How To Be A Husband

Ephesians 5 has probably started more arguments than almost any other passage in the New Testament.

“Wives, submit to your husbands…”

For some, that verse feels outdated and for others, it feels weaponized. But if you fully unpack the scripture, there’s way more there than cultural dominance. Biblical leadership in marriage is not about control, it’s about covering. It’s about responsibility.

In Ephesians 5:25, Paul shifts the weight squarely onto husbands: “Husbands, love your wives, as Christ loved the church and gave himself up for her.” In this he is not speaking to a standard of ego-driven authority, but rather servant leadership.

Jesus does not dominate His Bride. He lays His life down for her. So the question is not whether a husband has authority, the question is, “what does he do with it?”

There are two directions a man can take. He can control His wife, or he can protect her. One method uses power for personal gain, and the other uses strength to create safety for her. Scripture describes a husband as a man who nourishes and cherishes his wife (Ephesians 5:29). The word cherish carries the idea of keeping warm, tending carefully, guarding attentively. Not passive masculinity, not toxic masculinity, but disciplined strength.

When a man is harsh, emotionally unstable, passive, or absent, his wife will begin to compensate. She will likely grow hardened and become vigilant because she is carrying weight that was never designed to be hers alone. Over time, her softness fades and her responses are those of survival mode.

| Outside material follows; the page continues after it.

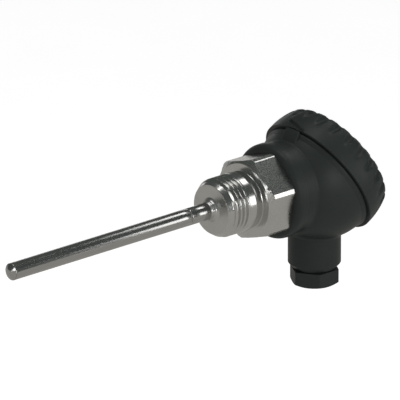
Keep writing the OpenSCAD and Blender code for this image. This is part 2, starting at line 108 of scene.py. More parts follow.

But when a man leads with consistency, spiritual seriousness, and self-control, something different happens in the relationship. Security grows, trust deepens, and joy slowly returns.

Strong men create safe women.

That does not mean women are weak. Scripture calls a wife “strength and dignity” (Proverbs 31:25). But strength was never meant to replace protection, it was meant to flourish inside it. Biblical leadership looks like provision without resentment, decisiveness without domination, and gentleness without insecurity. It looks like Christ.

The measure of a husband is not how powerful he feels, it’s how protected his wife becomes.

If something feels tense, guarded, or hardened in your home, the invitation is not to blame culture, it is to examine your leadership.